The “minimap view” (“minimap” for short) on the far right of the GUI (see figure below) is one way OFRAK helps users. The minimap visually represents all the data of a selected binary. Each pixel in the minimap corresponds to one byte of the resource's binary data, with the color of each pixel determined by the corresponding byte.
The minimap accelerates exploring and navigating to the most important parts of the binary. Unlike the hex view (directly to the left of the minimap), which only shows a portion of a resource's binary data at a time, the minimap provides a bird's eye view of the entire resource.
Clicking the minimap scrolls the hex view to the corresponding part of the data. A red box overlaid on the minimap shows what part of the data the hex view is currently displaying.
The default mode of the minimap is "magnitude view" mode. In this simple mode,
each byte of the data is mapped to a grayscale color. Lower byte values create
darker pixels. For example the minimum byte value of
0x00 (0) maps to pure
black, and the maximum byte value of
0xFF (255) maps to pure white. The
values in between map to corresponding shades of gray.
The minimap's "byteclass view" mode is very similar to the magnitude view. Like the magnitude view, the color of each pixel is based on the value of its corresponding byte. Unlike the magnitude view, byte values are grouped into discrete buckets called "byteclasses."
Byteclass mode is most useful for quickly finding strings by looking for yellow regions of the data with values in the ASCII range. Both magnitude mode and byteclass mode are also handy for identifying padding regions, headers, and data (such as symbols) that are aligned at regular intervals.
The minimap's "entropy view" mode displays regions with highly random data across the binary. This is particularly useful for finding compressed and encrypted data ranges.
Shannon entropy, named for Claude Shannon, is a fundamental concept from information theory that is used to characterize how random and unpredictable the information in a sample of bytes is.
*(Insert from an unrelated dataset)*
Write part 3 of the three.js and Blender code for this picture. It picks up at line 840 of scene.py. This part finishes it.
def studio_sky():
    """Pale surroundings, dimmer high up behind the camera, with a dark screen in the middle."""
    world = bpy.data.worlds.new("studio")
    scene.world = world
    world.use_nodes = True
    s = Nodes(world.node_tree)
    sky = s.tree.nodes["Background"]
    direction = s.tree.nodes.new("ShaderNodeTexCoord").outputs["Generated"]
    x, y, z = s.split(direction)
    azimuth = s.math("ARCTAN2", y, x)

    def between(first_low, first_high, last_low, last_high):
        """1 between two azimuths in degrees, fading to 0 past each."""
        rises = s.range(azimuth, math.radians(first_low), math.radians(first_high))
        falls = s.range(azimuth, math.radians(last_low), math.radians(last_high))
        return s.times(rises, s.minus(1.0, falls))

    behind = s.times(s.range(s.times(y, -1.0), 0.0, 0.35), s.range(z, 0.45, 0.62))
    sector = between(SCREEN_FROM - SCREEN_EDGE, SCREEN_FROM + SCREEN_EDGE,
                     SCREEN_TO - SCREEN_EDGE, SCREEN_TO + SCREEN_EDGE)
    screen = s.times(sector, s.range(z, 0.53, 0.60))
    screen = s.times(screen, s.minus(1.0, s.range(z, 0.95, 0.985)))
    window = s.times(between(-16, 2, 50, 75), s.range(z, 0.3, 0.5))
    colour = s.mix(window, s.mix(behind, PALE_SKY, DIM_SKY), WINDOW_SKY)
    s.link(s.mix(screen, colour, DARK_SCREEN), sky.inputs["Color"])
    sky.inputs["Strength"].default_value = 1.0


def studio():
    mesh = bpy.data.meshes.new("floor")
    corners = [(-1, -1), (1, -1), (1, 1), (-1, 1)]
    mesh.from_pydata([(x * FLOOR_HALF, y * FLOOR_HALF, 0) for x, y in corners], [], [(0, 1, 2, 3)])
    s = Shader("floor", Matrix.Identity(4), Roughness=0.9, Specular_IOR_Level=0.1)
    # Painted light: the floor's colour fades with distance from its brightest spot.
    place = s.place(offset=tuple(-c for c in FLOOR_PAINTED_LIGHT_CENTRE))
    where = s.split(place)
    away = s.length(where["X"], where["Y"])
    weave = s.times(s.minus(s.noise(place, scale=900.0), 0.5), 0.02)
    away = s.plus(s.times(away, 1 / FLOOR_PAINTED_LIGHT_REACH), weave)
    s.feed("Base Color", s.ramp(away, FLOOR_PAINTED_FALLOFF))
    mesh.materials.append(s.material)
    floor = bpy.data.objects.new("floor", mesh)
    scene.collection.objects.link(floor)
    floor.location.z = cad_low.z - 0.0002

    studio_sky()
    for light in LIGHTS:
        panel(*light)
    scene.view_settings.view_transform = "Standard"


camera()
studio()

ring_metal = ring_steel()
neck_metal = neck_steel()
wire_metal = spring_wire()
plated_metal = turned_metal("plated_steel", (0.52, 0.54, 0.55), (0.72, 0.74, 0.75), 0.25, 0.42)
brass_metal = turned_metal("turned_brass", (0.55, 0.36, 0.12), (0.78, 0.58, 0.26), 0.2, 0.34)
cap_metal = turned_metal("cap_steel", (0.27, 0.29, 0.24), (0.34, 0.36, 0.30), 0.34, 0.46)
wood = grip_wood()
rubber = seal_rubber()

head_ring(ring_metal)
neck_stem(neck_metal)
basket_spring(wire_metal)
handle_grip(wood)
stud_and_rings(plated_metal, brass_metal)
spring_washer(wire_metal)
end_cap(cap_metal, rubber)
Intuitively, the Shannon entropy of a probability distribution quantifies how close that distribution is to uniformly random. In concrete terms, if you make a histogram of the byte occurrences in a range of data, the entropy of that histogram is a measure of how flat the bars are. For example:
- The bars in this histogram are very flat since each byte is approximately equally likely to occur. Thus, this data has high entropy -- the bytes are very random.
- The bars in this histogram show that some bytes are much more likely to occur than others. Even though every byte value has some chance of occurring, the values at the middle of the range are more likely, and more predictable. Thus, this data range is less random, and therefore lower entropy, than the first.
- There is only one bar in this histogram -- this range of data consists entirely of one repeating byte value. Thus, this data is entirely predictable, and has the lowest possible entropy value: 0.
Since Shannon entropy gives concrete, numerical bounds on how random or predictable a sample of data can be, it becomes possible to calculate and visualize the relative levels of randomness between regions of data. Simply compute a byte occurrence histogram across a region, then calculate the entropy of the distribution and compare. The entropy view in the OFRAK GUI does exactly this.
Specifically, in OFRAK, entropy is calculated over a 256-byte sliding window
that moves forward by one byte for each pixel in the minimap. The calculated
entropies are mapped to values between
0xFF with higher entropy
corresponding to lighter gray pixels and lower entropy corresponding to darker
gray pixels, as in the magnitude mode.
Since compressed and encrypted data generally have high entropy, this minimap view makes it easy to find and navigate to such data.